Once more I am spending a lot of time in my familiar precinct in my city of Adelaide. So much of my life has been spent around the edges of Victoria Square in various buildings on Wakefield and Flinders Streets. Laneways, verandahs, park benches, lift wells, stairs, sliding doors, like needles through which strands of my life have been threaded. While some of the locations have had makeovers, there is little they can conceal, and my familiarity with them, and them with me, brings an everyday informal embrace.

I wandered over to one of those buildings this week, sliding a door to find a person not even realising or respecting that a meeting was going on – such had been my practice years before. Fortunately I was greeted with a smile and an invitation to step into the space again. This building has changed over the years, a community room has been added, a few more car parks and its interface with its surroundings has created places for the homeless to seek shelter and impatient civil servants to get to their morning coffee quicker. This building is a church – not my church – a church that holds the name for people like me – Pilgrim.

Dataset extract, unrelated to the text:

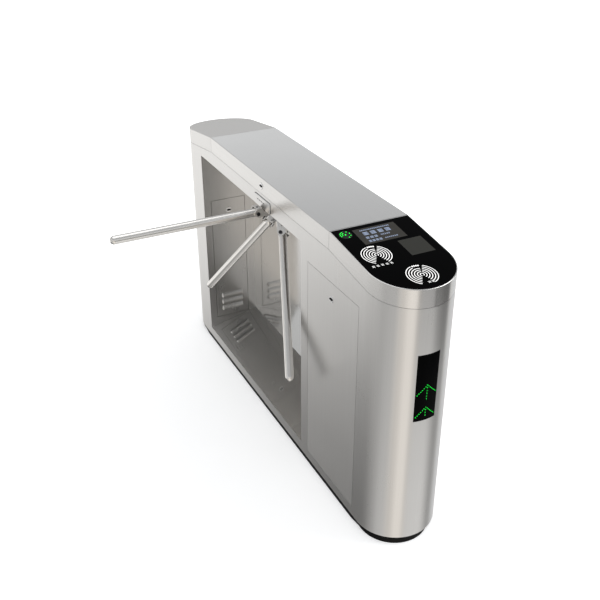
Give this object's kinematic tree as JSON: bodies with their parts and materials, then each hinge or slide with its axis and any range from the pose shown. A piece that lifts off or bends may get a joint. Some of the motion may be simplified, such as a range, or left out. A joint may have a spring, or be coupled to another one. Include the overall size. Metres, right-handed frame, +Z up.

As a teenager I caught the bus from Pilgrim Church. In my twenties and thirties, I sang there and worked with others from the community on social justice issues primarily around apartheid, peace and anti-racism. I have had many friends over the years for whom Pilgrim was and remains their worshipping community. But it was in my teens that I first began my friendship with this place, on the steps with my fellow travellers on the Bowmans bus to and from my home in the north eastern suburbs.   The Lincoln green and dusty gold bus was an insulated community, the bus drivers rosters were more familiar to us than the timetable. We knew them all by name and they knew us. I even babysat for one of them from time to time. Our daily chaperones’ kept us in order and we kept them company. The journey each day to and from school (about 45 minutes each way) was a camino all of its own. We would share stories of what the day might bring in the morning, although the morning commute was a lot quieter than the conversations and debriefs of the day on the way home. Loves were won and lost, homework shared and problems solved together, design and strategy to manage siblings, teachers and parents were mutually exchanged.

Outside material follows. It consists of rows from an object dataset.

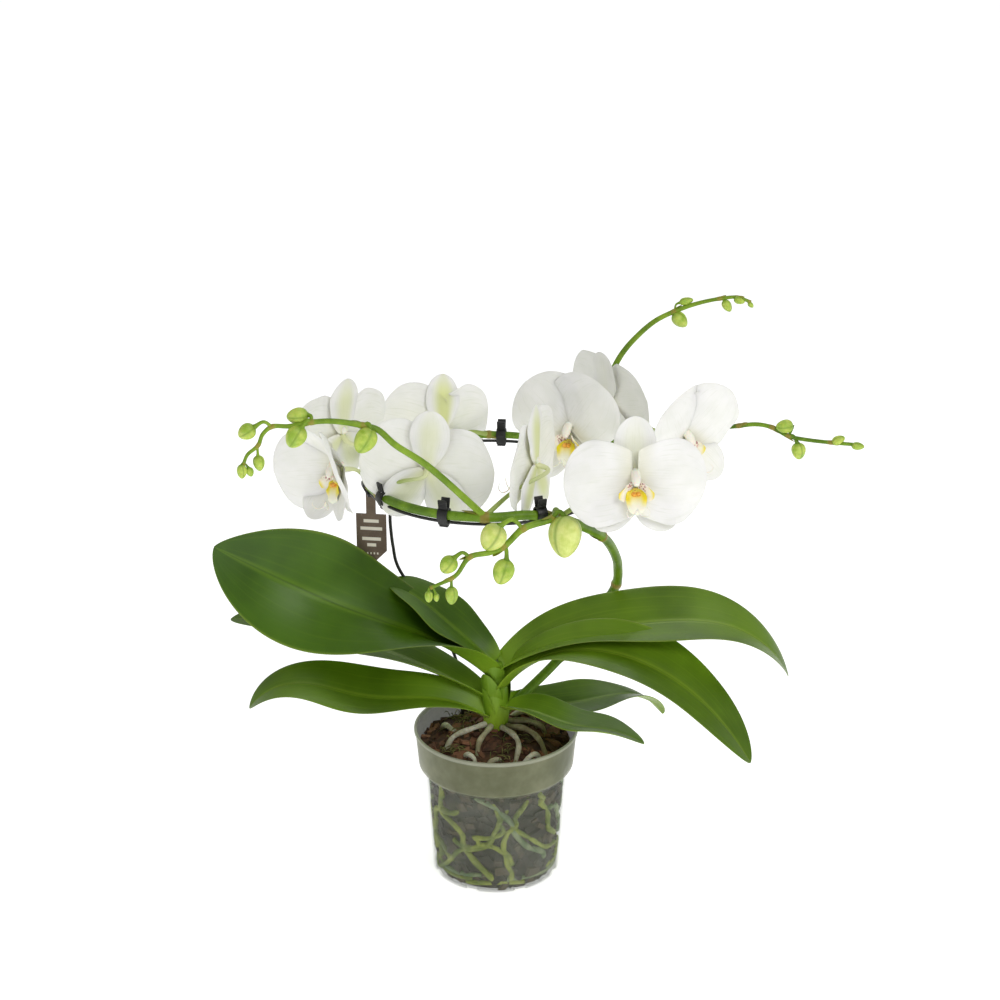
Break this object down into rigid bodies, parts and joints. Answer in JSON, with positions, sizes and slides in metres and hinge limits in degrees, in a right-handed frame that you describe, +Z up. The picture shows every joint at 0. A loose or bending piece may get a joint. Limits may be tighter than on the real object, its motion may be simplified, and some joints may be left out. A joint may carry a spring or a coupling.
{
  "type": "potted orchid",
  "caption": "Moth orchid in a clear nursery pot, its flower stem trained round a wire hoop, with white flowers and green buds.",
  "frame": {"origin": "centre of the pot's flat underside", "axes": "+Z up through the pot's rim, +X to the right of the flowers' show side, -Y towards the viewer of that side"},
  "size_m": [0.454, 0.2184, 0.4264],
  "materials": {
    "pot_plastic": "satin",
    "potting_mix": "matte",
    "root": "matte",
    "crown": "satin",
    "leaf": "satin",
    "stem": "satin",
    "shoot": "satin",
    "petal": "satin",
    "lip": "satin",
    "wire": "satin",
    "clip": "satin",
    "tag_card": "matte"
  },
  "bodies": {
    "root": {"pot": "pot_plastic", "crown": "crown", "flower_stem": "stem", "support_hoop": "wire", "root_left": "root", "root_front_left": "root", "root_front": "root", "root_front_right": "root", "root_right": "root", "potting_mix": "potting_mix", "leaf_left_large": "leaf", "leaf_centre_young": "leaf", "leaf_right_large": "leaf", "leaf_right_second": "leaf", "leaf_left_back": "leaf", "leaf_right_low_front": "leaf", "leaf_right_low_back": "leaf", "leaf_left_low": "leaf", "bud_shoot_left": "shoot", "bud_shoot_front": "shoot", "bud_shoot_top": "shoot", "stem_clip_front": "clip", "stem_clip_right": "clip", "stem_clip_left": "clip", "stem_clip_side": "clip", "stem_clip_back": "clip", "hang_tag": "tag_card", "flower_1": "petal", "flower_2": "petal", "flower_3": "petal", "flower_4": "petal", "flower_5": "petal", "flower_6": "petal", "flower_7": "petal", "flower_8": "petal", "flower_9": "petal", "flower_1_lip": "lip", "flower_2_lip": "lip", "flower_3_lip": "lip", "flower_4_lip": "lip", "flower_5_lip": "lip", "flower_6_lip": "lip", "flower_7_lip": "lip", "flower_8_lip": "lip", "flower_9_lip": "lip"}
  },
  "joints": []
}
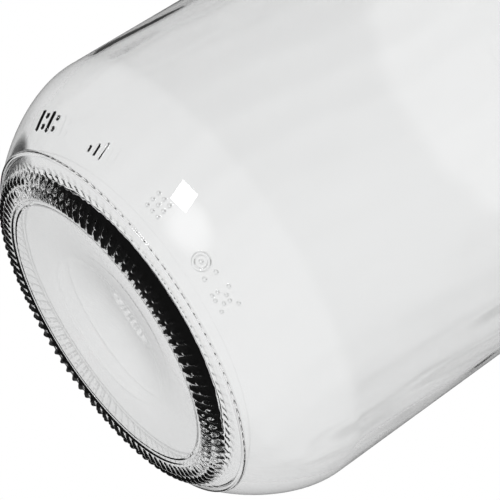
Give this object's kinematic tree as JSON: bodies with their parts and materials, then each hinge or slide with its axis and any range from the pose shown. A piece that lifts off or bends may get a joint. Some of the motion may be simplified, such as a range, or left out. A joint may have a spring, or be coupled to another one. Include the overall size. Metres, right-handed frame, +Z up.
{
  "type": "bottle",
  "caption": "Large round clear glass milk bottle with a ribbed base, a domed shoulder, a short neck and a hinged wire swing-top closure with a stopper and gasket.",
  "frame": {"origin": "middle of the base, on the plane that the base ribs stand on", "axes": "+Z up along the bottle's axis, -Y towards the front, where the closed thumb lever lies, X along the closure's pivots"},
  "size_m": [0.15, 0.15, 0.3145],
  "materials": {
    "glass": "clear polished flint glass",
    "wire": "bright drawn steel wire",
    "porcelain": "opaque white glazed porcelain",
    "gasket_rubber": "matt red rubber"
  },
  "bodies": {
    "bottle": {"glass_bottle": "glass", "neck_wire": "wire"},
    "lever": {"lever_wire": "wire"},
    "bail": {"bail_wire": "wire"},
    "cap": {"stopper": "porcelain", "gasket": "gasket_rubber"}
  },
  "joints": [
    {"name": "lever_pivot", "type": "hinge", "parent": "bottle", "child": "lever", "pos_m": [0, 0, 0.27973], "axis": [-1, 0, 0], "range_deg": [0, 150]},
    {"name": "bail_pivot", "type": "hinge", "parent": "lever", "child": "bail", "pos_m": [0, 0, 0.27073], "axis": [-1, 0, 0], "range_deg": [-111.5, 0]},
    {"name": "stopper_pivot", "type": "hinge", "parent": "bail", "child": "cap", "pos_m": [0, 0, 0.30573], "axis": [-1, 0, 0], "range_deg": [-38.6, 0]}
  ],
  "couplings": [
    {"joint": "bail_pivot", "follows": "lever_pivot", "ratio": -0.74286},
    {"joint": "stopper_pivot", "follows": "lever_pivot", "ratio": -0.25714}
  ]
}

The bus was my first experience of community. I learnt what it means to travel and tell stories travelling, to know what it means to start and end a journey, to listen and talk in chapters as sometimes we would have to wait another day (or another week) to hear the next instalment of a tale. I learnt about trust and grew in my own confidence of holding a space and being held by a space. The bus was an incubation chamber and from that place I was able to step into the world where all these buildings around Victoria Square could hold me in all the years to come. The concertina door opening and closing each day and night breathing life into me and squeezing another giggle out of me before heading home. The Bowmans bus, an archer with his arrow, reliably hitting a bullseye into Victoria Square in the morning and at day’s end delivering this pilgrim, with the same precision, to Shepherd Street.  Sor Juana, only now do I see the imagery of this bus for this pilgrim.

Bowmans Bus in front of Pilgrim Church - amazing what you can find on line!

Bowmans Bus in front of Pilgrim Church – amazing what you can find on line!